Kekhawatiran Hard Brexit Meningkat, Poundsterling Tersungkur

Jakarta, CNBC Indonesia - Nilai tukar poundsterling melemah melawan dolar Amerika Serikat (AS) dan rupiah hingga pertengahan perdagangan hari Kamis ini (11/6/2020) di tengah kekhawatiran Brexit dan seiring meningkatnya kritik terhadap penanganan krisis virus corona oleh pemerintah Inggris.
Pada pukul 13:20 WIB, poundsterling melemah 0,53% ke US$ 1,2678, sementara melawan rupiah sterling juga melemah sebesar 0,2% ke Rp 17.706/GBP.
Meningkatnya kekhawatiran Brexit keras (Hard Brexit) membebani poundsterling. Kepala perunding Uni Eropa (UE) untuk Brexit, Michel Barnier menyampaikan peringatan keras kepada Inggris ketika berbicara di Komite Ekonomi dan Sosial Eropa (European Economic and Social Committee).
Selain sinyal diplomat Uni Eropa untuk mengambil kembali status Inggris sebagai pusat keuangan regional, dokumen yang bocor juga menyarankan bahwa Parlemen Eropa dapat memveto kesepakatan perdagangan antara Inggris dan Uni Eropa yang gagal untuk memastikan persaingan yang adil dan standar yang kuat di negara tersebut terhadap lingkungan dan hak-hak pekerja, melanisr dari FXStreet.
Jika periode transisi Inggris berakhir (batas waktu 1 Juli 2020) tanpa kesepakatan, itu akan menjadi skenario terburuk untuk GBP menguat (bullish). Inggris tidak siap hadir untuk memberikan alasan untuk perpanjangan. Oleh karena itu, apa yang disebut 'Hard Brexit' terlihat semakin mungkin.

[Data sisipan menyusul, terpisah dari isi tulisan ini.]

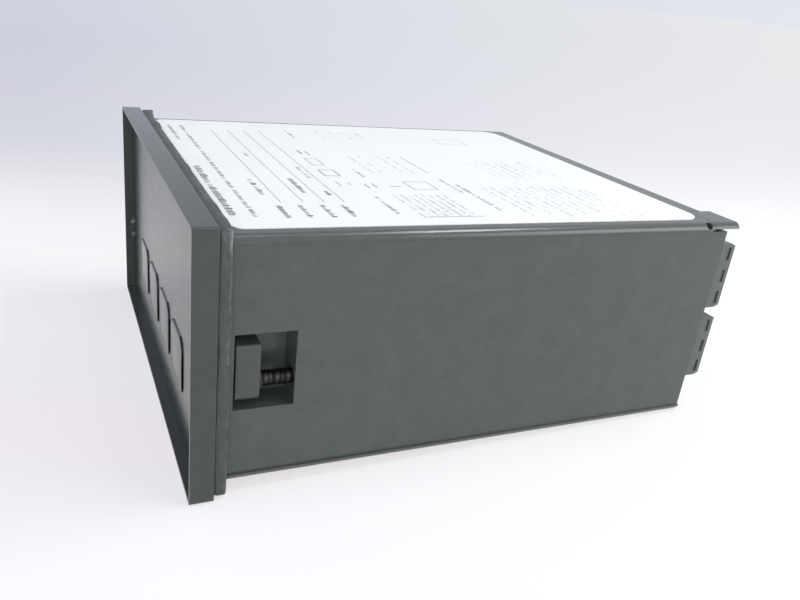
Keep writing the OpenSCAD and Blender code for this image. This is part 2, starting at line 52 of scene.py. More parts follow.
bodyOf = {node: body for body, members in record["behaviour"]["bodies"].items() for node in members}
slotOf = {part["node"]: part["material_slot"] for part in record["subparts"]}
print("frame loaded:", len(nodes), "nodes")


def newMaterial(name):
    material = bpy.data.materials.new(name)
    material.use_nodes = True
    tree = material.node_tree
    return material, tree, tree.nodes["Principled BSDF"]


def addNode(tree, kind, **settings):
    node = tree.nodes.new(kind)
    for key, value in settings.items():
        setattr(node, key, value)
    return node


def coordinates(tree):
    for node in tree.nodes:
        if node.bl_idname == "ShaderNodeTexCoord":
            return node.outputs["Object"]
    return addNode(tree, "ShaderNodeTexCoord").outputs["Object"]


def noiseOf(tree, size, detail=2.0, roughness=0.5, stretch=None):
    # noise whose features are about size across, in metres
    noise = addNode(tree, "ShaderNodeTexNoise")
    noise.inputs["Scale"].default_value = 1.0 / size
    noise.inputs["Detail"].default_value = detail
    noise.inputs["Roughness"].default_value = roughness
    source = coordinates(tree)
    if stretch:
        mapping = addNode(tree, "ShaderNodeMapping")
        mapping.inputs["Scale"].default_value = stretch
        tree.links.new(source, mapping.inputs["Vector"])
        source = mapping.outputs["Vector"]
    tree.links.new(source, noise.inputs["Vector"])
    return noise.outputs["Fac"]


def rampOf(tree, source, stops):
    ramp = addNode(tree, "ShaderNodeValToRGB")
    elements = ramp.color_ramp.elements
    while len(elements) < len(stops):
        elements.new(0.5)
    for element, (place, colour) in zip(elements, stops):
        element.position = place
        element.color = (*colour, 1.0)
    tree.links.new(source, ramp.inputs["Fac"])
    return ramp.outputs["Color"]


def rangeOf(tree, source, low, high, fromLow=0.3, fromHigh=0.7):
    node = addNode(tree, "ShaderNodeMapRange")
    node.inputs["From Min"].default_value = fromLow
    node.inputs["From Max"].default_value = fromHigh
    node.inputs["To Min"].default_value = low
    node.inputs["To Max"].default_value = high
    tree.links.new(source, node.inputs["Value"])
    return node.outputs["Result"]


def bumpOf(tree, shader, height, distance):
    bump = addNode(tree, "ShaderNodeBump")
    bump.inputs["Distance"].default_value = distance
    bump.inputs["Strength"].default_value = 1.0
    tree.links.new(height, bump.inputs["Height"])
    tree.links.new(bump.outputs["Normal"], shader.inputs["Normal"])


def mathOf(tree, operation, first, second, **settings):
    # a Math node on two values, each of them a socket or a plain number
    node = addNode(tree, "ShaderNodeMath", operation=operation, **settings)
    for socket, value in zip(node.inputs, (first, second)):
        if isinstance(value, (int, float)):
            socket.default_value = value
        else:
            tree.links.new(value, socket)
    return node.outputs["Value"]


def overlaid(tree, amount, under, colour):
    # one plain colour laid over a changing one
    mix = addNode(tree, "ShaderNodeMix", data_type="RGBA")
    tree.links.new(amount, mix.inputs["Factor"])
    tree.links.new(under, mix.inputs[6])
    mix.inputs[7].default_value = (*colour, 1.0)
    return mix.outputs[2]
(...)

Sementara tenggat waktu perjanjian perdagangan bebas sebelum 31 Desember 2020, dengan probabilitas 65% untuk terjadi kesepakatan, tetapi risiko tidak ada kesepakatan Brexit telah meningkat menjadi 35% dari 20% sebelumnya.
Kesepakatan tinggi ini, kesepakatan bermuatan politis sering dilakukan pada 'langkah-langkah pengadilan' menghapus retorika keras, tetapi meskipun demikian, kesepakatan ini rumit dan sulit untuk melihat bagaimana hal itu dapat dilakukan dengan cepat.
Sementara itu, PM Inggris Boris Johnson mengumumkan beberapa kelegaan lagi dalam pembatasan karantina wilayah (lockdown), namun menahan diri dari berbicara tentang persilisihan terhadap China pada hari Rabu waktu setempat. Padahal, para diplomat AS sebelumnya mengatakan untuk mendukung sekutu mereka untuk menantang Beijing jika mereka mengancam.
Selain itu, komentar terbaru dari Gubernur bank sentral Inggris (Bank of England/BoE) Andrew Bailey dan anggota komite kebijakan moneter (Monetary Policy Committee/MPC) lainnya tidak membantu prospek poundsterling untuk menguat.
Anggota MPC menyatakan bahwa tingkat negatif belum dikesampingkan. Namun, sentimen itu dapat bertahan untuk sementara waktu sebelum kita cenderung melihat tindakan selanjutnya dari BoE.
Sepinya rilis data ekonom hari ini (11/6/2020), pelaku pasar mungkin terus mencermati seputar Brexit, virus corona dan berita utama AS-Cina untuk dorongan baru. Namun, Klaim Pengangguran AS dan Indeks Harga Produsen (PPI) mungkin menawarkan petunjuk tambahan menjelang data utama Inggris hari Jumat besok (12/6/2020).